The vehicle was to remain in her name until was paid off then she has to sign the titles over to one of us. We gave her $7080 10 months ago to go towards the car payments and insurance for a whole year because she had the finance company and insurers set up on auto pay with her bank. Now the insurance on the vehicle expired about 5 months ago and wasn’t renew until approximately 3 weeks ago. So for 5 months the insurance was not on the vehicle. And now all of a sudden she wants the van back. Are we entitled to be reimburse our money back. And is she able to take back the vehicle if we have a sign contract.
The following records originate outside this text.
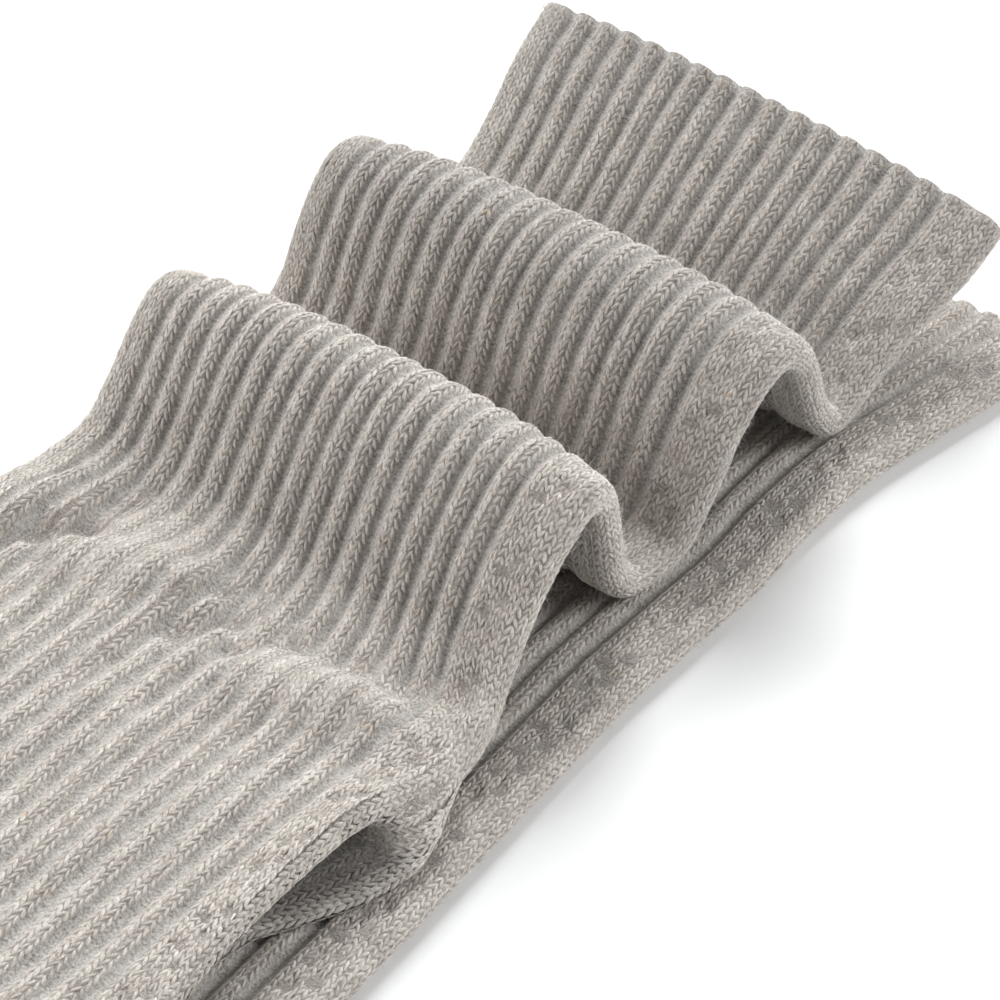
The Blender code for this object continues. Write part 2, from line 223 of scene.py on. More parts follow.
class FlatTube:  # a flattened tube along a path of rows, all in mm
    def __init__(self, rows, pleat=None, foot=None, creases=(), flats=(), ribUnderFrom=None, onFloor=False):
        self.rows = np.array(rows, float)
        self.pleat = pleat
        self.pleatTable = np.array(pleat["rows"]).T if pleat else None
        self.foot = foot
        self.creases = creases
        self.flats = flats
        self.ribUnderFrom = ribUnderFrom  # the underside's ribs start here along the sock
        self.onFloor = onFloor  # pressed flat underneath
        self.wale, self.course = knit["wale"], knit["course"]
        self.known = {}
        self.last = len(rows) - 1
        self.places = np.linspace(0, self.last, 60 * self.last + 1)
        table = self.row(self.places)
        middle = (table[:, 0:2] + table[:, 2:4]) / 2
        self.arc = np.concatenate([[0], np.cumsum(np.hypot(*np.diff(middle, axis=0).T))])
        self.length = self.arc[-1]
        self.middleAlong = middle[:, 0]
        faces = [self.lengthsAt(code, probes["rise"]) for code in (2.5, 6.5)]
        self.surfaceArc = (faces[0] + faces[1]) / 2

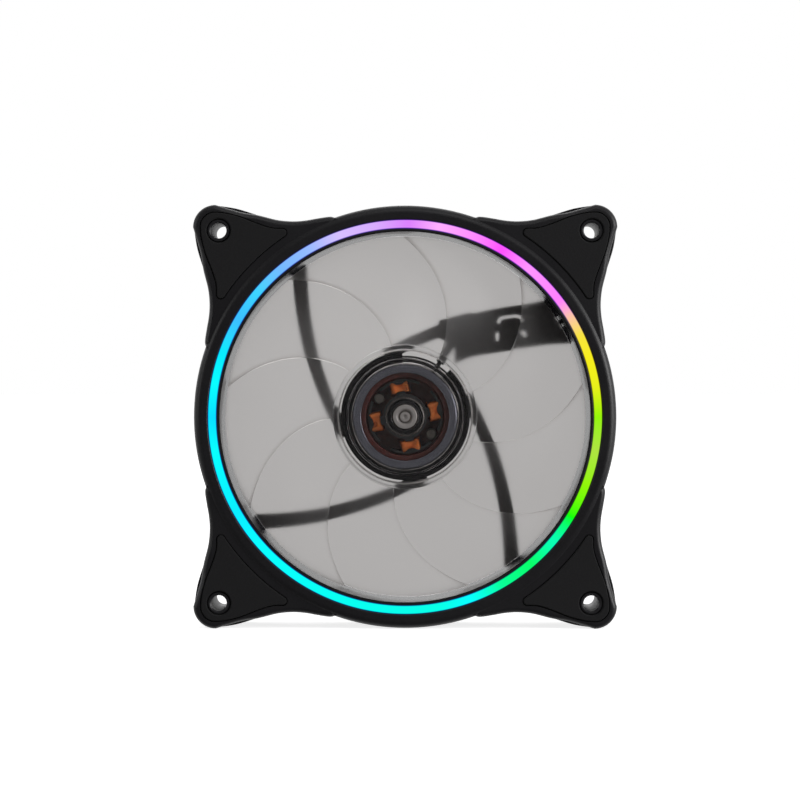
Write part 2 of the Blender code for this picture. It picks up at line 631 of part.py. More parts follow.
def light_ring(diffuser_material, board_material, led_material, stand):
    """The diffuser with its foot, the ring board behind it and the light chips on it."""
    foot_outer = CHANNEL_OUTER - FIT_GAP
    foot_back = HOUSING_FRONT - DIFFUSER_FOOT
    section = ((DIFFUSER_INNER, foot_back), (foot_outer, foot_back),
               (foot_outer, HOUSING_FRONT), (DIFFUSER_OUTER, HOUSING_FRONT),
               (DIFFUSER_OUTER, FRAME_DEPTH - DIFFUSER_RECESS),
               (DIFFUSER_INNER, FRAME_DEPTH - DIFFUSER_RECESS))
    turned("light_diffuser", section, RING_SEGMENTS, diffuser_material, stand)
    washer("led_board", DIFFUSER_INNER, foot_outer, BOARD_RING_BACK,
           BOARD_RING_BACK + LED_BOARD_THICK, RING_SEGMENTS, board_material, stand)
    radius = (DIFFUSER_INNER + foot_outer) / 2
    for number in range(LED_COUNT):
        angle = (number + 0.5) * 360 / LED_COUNT
        centre = (*polar(angle, radius), LED_BACK + LED_SIZE[2] / 2)
        block(f"led_{number + 1:02d}", LED_SIZE, centre, angle, led_material, stand)


def bearing(bronze, plastic, label_material, stand):
    """The sleeve bearing, the cap that the shaft's end runs on and the label over both."""
    washer("sleeve_bearing", BORE_RADIUS, BEARING_RADIUS, BEARING_BACK,
           BEARING_BACK + BEARING_LENGTH, SMALL_SEGMENTS, bronze, stand)
    cap_front = SHAFT_BACK - FIT_GAP
    rod("thrust_cap", BEARING_RADIUS, cap_front - THRUST_CAP_THICK, cap_front, SMALL_SEGMENTS,
        plastic, stand)
    front = BASE_BACK - FIT_GAP
    rod("rear_label", BASE_RADIUS - BASE_RIM - FIT_GAP, front - LABEL_THICK, front,
        PART_SEGMENTS, label_material, stand)


def motor_board(board_material, chip_material, stand):
    """The round board under the stator and the chips on it."""
    board_front = BOARD_BACK + BOARD_THICK
    washer("motor_board", CORE_BORE, BOARD_RADIUS, BOARD_BACK, board_front, PART_SEGMENTS,
           board_material, stand)
    for name, angle, across, along, height in CHIPS:
        centre = (*polar(angle, CHIP_RING), board_front + FIT_GAP + height / 2)
        block(name, (across, along, height), centre, angle, chip_material, stand)


def pole_pieces(name, back, front, ring, shoe_front, material, stand):
    """The star shape that core and insulators share: a ring, the arms and their shoes."""
    star = washer(name, CORE_BORE, CORE_BORE + CORE_RING, back, ring, SMALL_SEGMENTS, material,
                  stand)
    reach = SHOE_INNER + SHOE_THICK / 2
    start = CORE_BORE + CORE_RING / 2
    parts = []
    for number in range(POLE_COUNT):
        angle = POLE_ANGLE + number * 360 / POLE_COUNT
        middle = (*polar(angle, (start + reach) / 2), (back + front) / 2)
        parts.append(block(f"{name}_arm_{number}", (reach - start, POLE_WIDTH, front - back),
                           middle, angle, material, stand))
        spread = (angle - SHOE_HALF_ANGLE, angle + SHOE_HALF_ANGLE)
        shoe = (arc(Vector((0, 0)), SHOE_RADIUS, *spread, 5)
                + arc(Vector((0, 0)), SHOE_INNER, *reversed(spread), 5))
        parts.append(prism(f"{name}_shoe_{number}", shoe, back, shoe_front, material, stand))
    combine(star, "UNION", parts)
    return star


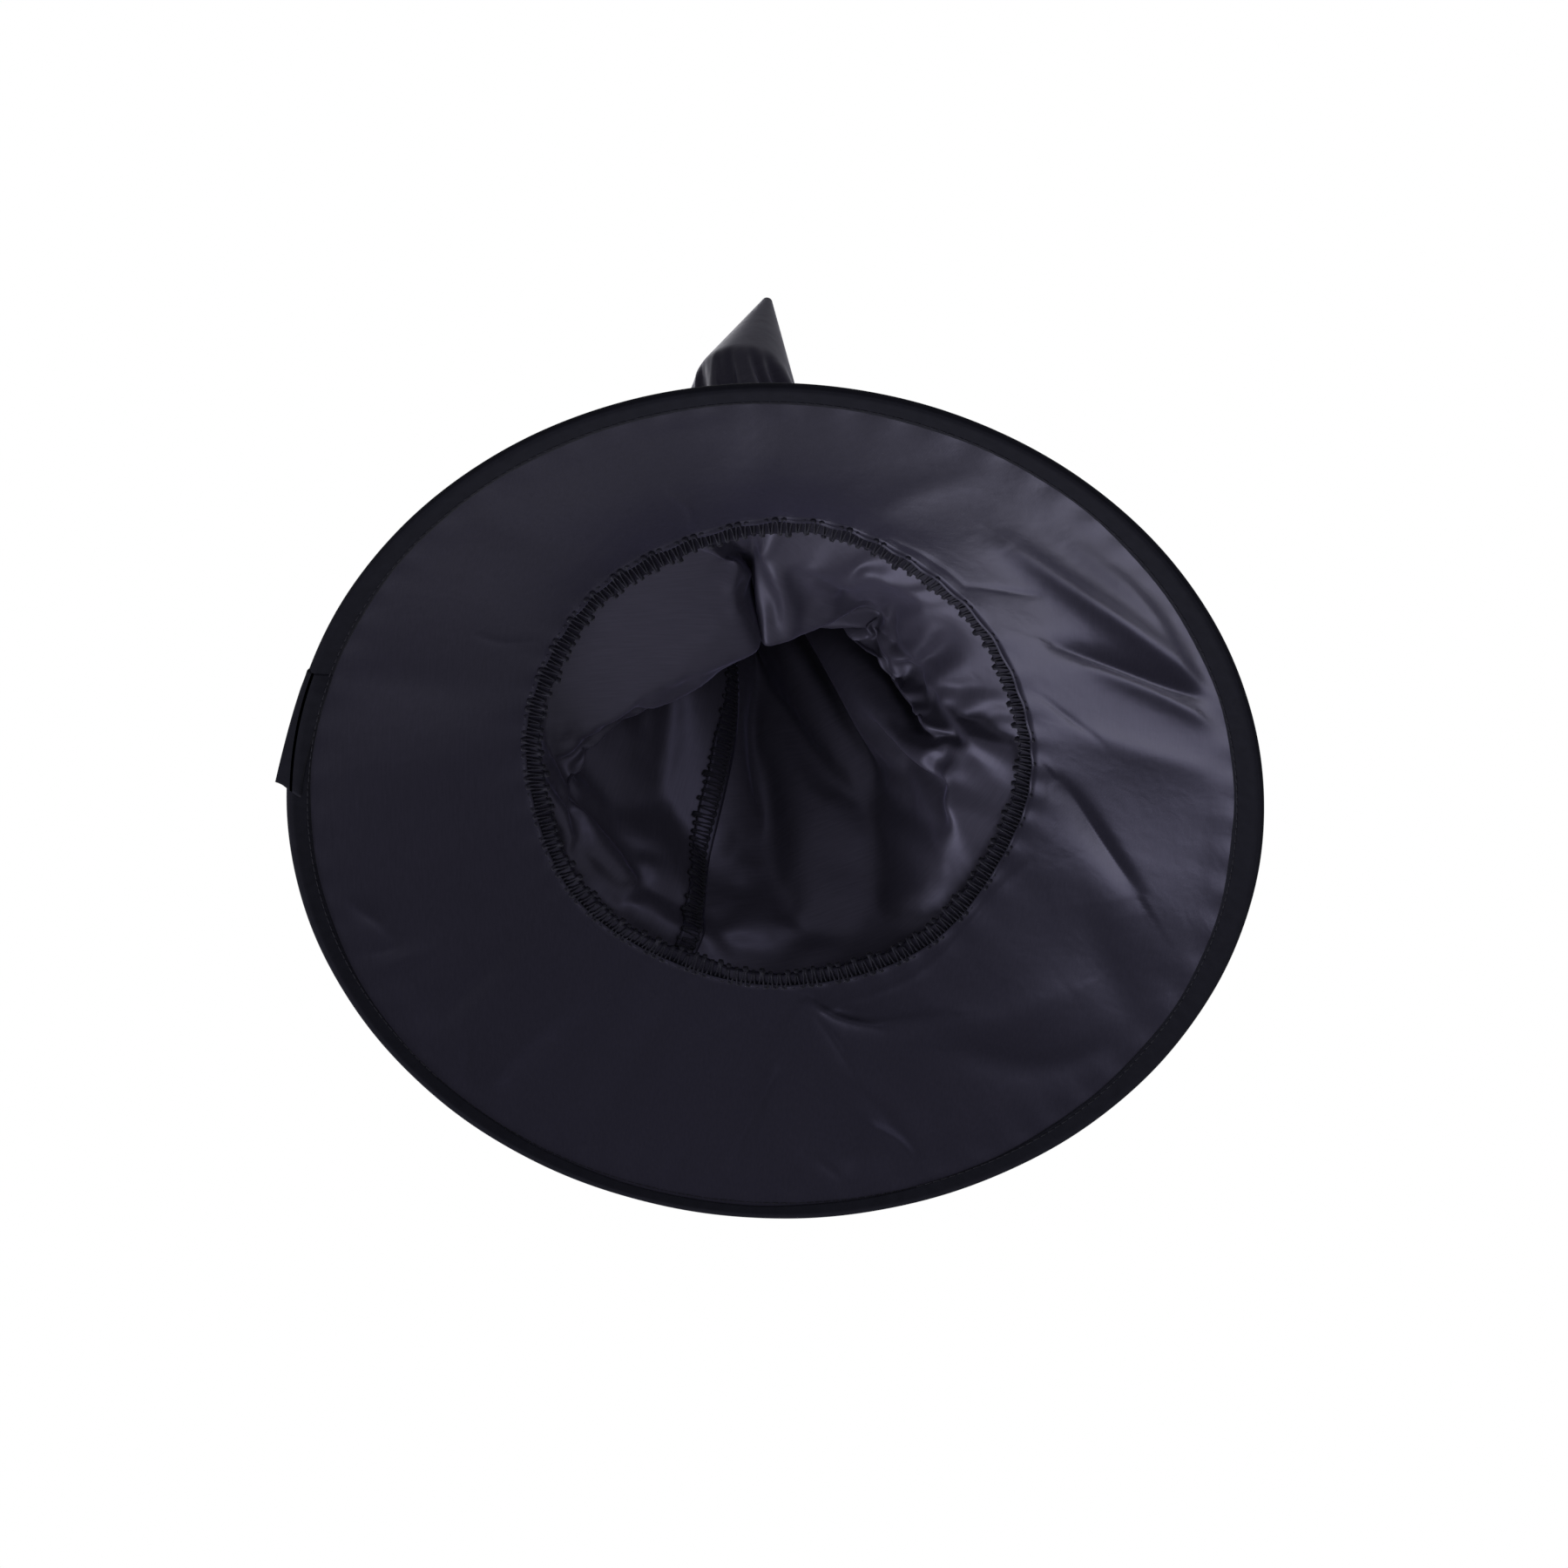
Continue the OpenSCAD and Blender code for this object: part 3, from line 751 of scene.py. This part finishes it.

Asked on December 5, 2014 under Business Law, Florida
Answers:
SJZ, Member, New York Bar / FreeAdvice Contributing Attorney
Answered 9 years ago | Contributor
As a general rule, a written contract to sell a vehicle at some point in the future (such as when it's paid off) is enforceable, so you should be able to do one of the following: make her transfer the title to you; get your money back; or get some other monetary compensation (e.g. say that the $7,080 you gave her was a particularly good deal, and normally a van of that make, model, year and condition would cost $17,000. Since you would have saved $9,020, you could theoretically get the $9,020 which her violating the agreement would cost you, instead of the $7,080.)
To do this, you'd have to sue her and win.
The reason this answer starts off by sayig "generally" is that contracts are dependent on their specific terms: it is impossible to say exactly what would heppen without an attorney reviewing the actual written agreement as well as the facts in detail.